Gas and oil in Ravva

The 2012 fiscal was the 17th year of oil production from the Ravva oil and gas block.

Gross production from the field is 36,379 barrels of oil equivalent a day comprising an average daily oil production of 27,165 barrels and an average daily gas production of 55 million standard cubic feet.

Developed in partnership with ONGC, Videocon and Ravva Oil, Cairn became an operator in 1996. The PSC runs until 2019, just as is the case with Panna-Mukta-Tapti (PMT) joint venture fields, operated by ONGC-Reliance Industries-BG.

For Ravva, Cairn has found deeper prospects in the block and plans to drill an exploration well in 2013.

Deep assets

Today, Cairn has 10 blocks under its portfolio, located in Rajasthan – Barmer (one), Krishna Godavari Basin (four), Mumbai Offshore (one), Palar-Pennar (one), Cambay basin (one), Sri Lanka (one), and South Africa (one).
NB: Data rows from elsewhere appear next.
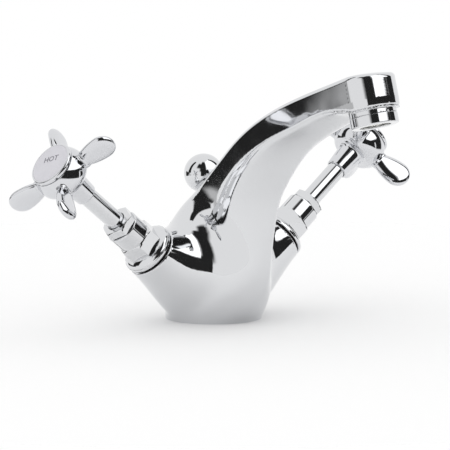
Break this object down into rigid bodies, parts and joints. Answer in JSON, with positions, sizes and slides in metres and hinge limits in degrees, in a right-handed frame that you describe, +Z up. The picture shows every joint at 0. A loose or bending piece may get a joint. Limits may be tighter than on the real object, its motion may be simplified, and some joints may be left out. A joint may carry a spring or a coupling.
{
  "type": "basin mixer tap",
  "caption": "Chrome deck-mounted basin mixer with a fixed arched spout, hot and cold crosshead valves on angled arms and a ball-topped pop-up waste lift rod.",
  "frame": {"origin": "centre of the round base, on the deck that the tap stands on", "axes": "+Z up, -Y along the spout towards the user, -X the hot side, +X the cold side"},
  "size_m": [0.23, 0.1627, 0.1374],
  "materials": {
    "body_chrome": "polished chrome plate on cast brass",
    "trim_chrome": "polished chrome plate on turned brass",
    "handle_chrome": "polished chrome plate on die-cast metal",
    "steel": "stainless steel",
    "index_enamel": "pale grey enamelled insert",
    "white_plastic": "moulded nylon",
    "ceramic": "lapped alumina",
    "fibre": "pressed fibre",
    "rubber": "black moulded rubber"
  },
  "bodies": {
    "tap_body": {"body_casting": "body_chrome", "base_seal": "rubber", "aerator_housing": "trim_chrome", "aerator_insert": "white_plastic", "aerator_washer": "rubber", "rod_bush": "white_plastic", "hot_joint_washer": "fibre", "hot_bonnet": "trim_chrome", "hot_gland_nut": "trim_chrome", "hot_gland_packing": "rubber", "hot_lower_disc": "ceramic", "hot_seat_seal": "rubber", "cold_joint_washer": "fibre", "cold_bonnet": "trim_chrome", "cold_gland_nut": "trim_chrome", "cold_gland_packing": "rubber", "cold_lower_disc": "ceramic", "cold_seat_seal": "rubber"},
    "hot_handle": {"hot_spindle": "trim_chrome", "hot_upper_disc": "ceramic", "hot_crosshead": "handle_chrome", "hot_handle_screw": "steel", "hot_index_cap": "handle_chrome", "hot_index_disc": "index_enamel"},
    "cold_handle": {"cold_spindle": "trim_chrome", "cold_upper_disc": "ceramic", "cold_crosshead": "handle_chrome", "cold_handle_screw": "steel", "cold_index_cap": "handle_chrome", "cold_index_disc": "index_enamel"},
    "lift_rod": {"lift_rod": "steel", "lift_knob": "trim_chrome"}
  },
  "joints": [
    {"name": "hot_valve", "type": "hinge", "parent": "tap_body", "child": "hot_handle", "pos_m": [-0.09839, 0, 0.08262], "axis": [-0.7859, 0, 0.6184], "range_deg": [0, 90]},
    {"name": "cold_valve", "type": "hinge", "parent": "tap_body", "child": "cold_handle", "pos_m": [0.09839, 0, 0.08262], "axis": [0.7859, 0, 0.6184], "range_deg": [-90, 0]},
    {"name": "waste_lift", "type": "slide", "parent": "tap_body", "child": "lift_rod", "axis": [0, 0, 1], "range_m": [0, 0.025]}
  ]
}
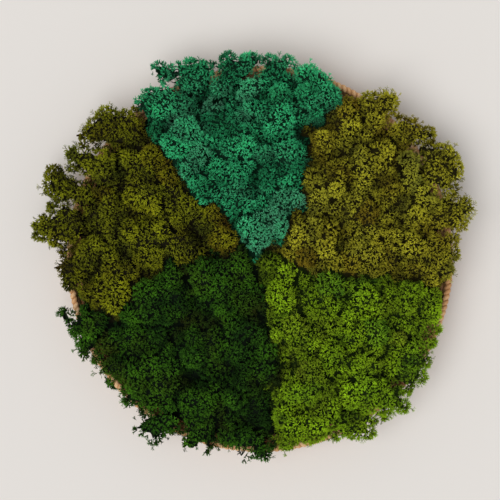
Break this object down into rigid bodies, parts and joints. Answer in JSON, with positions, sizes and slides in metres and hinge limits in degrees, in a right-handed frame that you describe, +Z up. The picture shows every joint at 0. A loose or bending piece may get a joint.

Exploration has not been easy for Cairn. While Rajasthan continues to be Cairn’s premium asset, the company has also declared force majeure in three blocks — one each in Krishna Godavari, Palar, and Mumbai offshore basin — because of delay in getting mandatory approvals from the Ministries of Defence and Space, respectively.

The contractors need to get these approvals once the blocks are awarded under the licensing rounds. Particularly after the 26/11 incident, the approvals for undertaking exploratory activities in the Western offshore have become more sensitive.

Over the next two years, Cairn envisages net capital expenditure of $2 billion. With the expected approvals, it plans to invest $600 million in its Rajasthan exploration.

Cairn, though, calls itself a mid-sized exploration company and wants to further expand its international footprint.

However, at home, an extension of its Ravva contract on the East Coast, which expires in 2019, will be a challenge for Cairn India.